The sessions for what would become Sergeant Pepper’s Lonely Hearts Club Band commenced on Thursday November 24 1966 in studio 2 at EMI’s Abbey Road recording facility. It had been three months since they had seen each other – having taken a long break after their final world tour. Now they came to make music safe in the knowledge that it would never have to be replicated on stage. Now they record songs using all the studio trickery and technology they could get their hands on.
They were so famous and profitable, that session time, which was so valuable when they recorded their first album in the spring of 1963 that they had to get all ten tracks recorded in a single day, was now unlimited. They could experiment in the studio and take as long as they wanted.
That first evening was devoted to a new song of John’s called Strawberry Fields Forever, a nostalgic journey back to his childhood. This feeling of nostalgia was also present in the songs committed to tape over the following months – namely Penny Lane, Paul’s own nod to the Liverpool of his youth, When I’m 64 and Being For The Benefit of Mr Kite.
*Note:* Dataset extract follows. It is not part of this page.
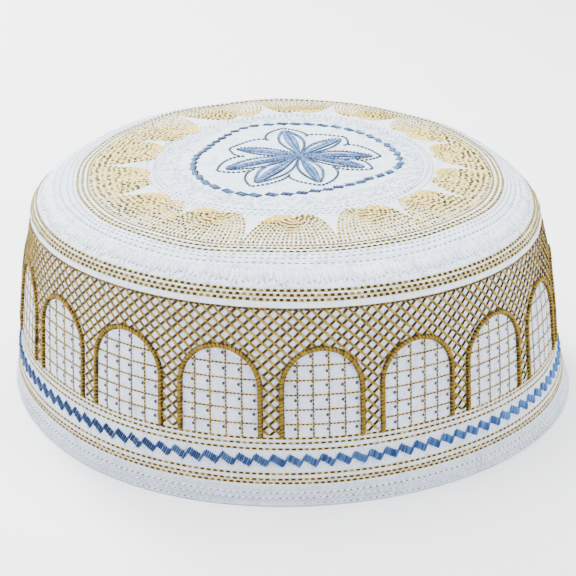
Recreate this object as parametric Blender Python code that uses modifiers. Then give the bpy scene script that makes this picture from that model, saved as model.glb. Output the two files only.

It became clear that the rock’n’roll of The Beatles past was being mixed with dashes of Victorian music hall and in the case of She’s Leaving Home and A Day In The Life sophisticated singer-songwriting.
Then there was the psychedelia. The backwards vocals, symbols and the drumming wildtracks that characterised these new recordings. Even on a piece of nostalgia like Strawberry Fields, John was determined to explore the limits of what was possible and the finished recording was an edit of two different recordings done in two different arrangements which required George Martin to speed up one version and slow down another in order to match the two together
After the Christmas break recording continued in earnest with Penny Lane, A Day In The Life and the title track. It wasn’t until McCartney submitted the song Sergeant Pepper that the album started to coalesce and the notion formed that the album would follow a notional performance given by the fictional Sergeant Pepper’s Lonely Hearts Club Band.
Further classic songs followed in quick succession including With A Little Help From My Friends, Lucy In The Sky With Diamonds and Fixing a Hole. The Beatles were so energised now that it is hard to see where one project ends and another begins. In April 1967 The Beatles recorded the rock reprise of Sergeant Pepper which would become the album’s penultimate track and George Harrison’s Indian-inspired Within You, Without You but they also put down the basic tracks for The Magical Mystery Tour which was to become their next album and a television special.
Prior to release Strawberry Fields and Penny Lane were detached from the album to form a double A-side pre-release single creating a sense of anticipation for when the album arrived.
When Sergeant Pepper hit the shops, complete with its iconic cover created by artist Peter Blake and photographer Michael Cooper, gatefold sleeve, cardboard cut-out giveaways and, for the first-time ever, printed lyrics, it became an event. An indication of the impact it generated can be judged by the fact that the first cover version of the title track was created four days after release when Jimi Hendrix opened his concert at the Saville Theatre, London with a faithful, full-length live version of the title-track and the place went crazy.
During the past 50 years the fortunes of Sergeant Pepper’s Lonely Hearts Club Band has waxed and waned being voted both the most influential rock album of all time and the most over-rated. But, the fact that we are still talking about it and listening to it probably says more than anything else.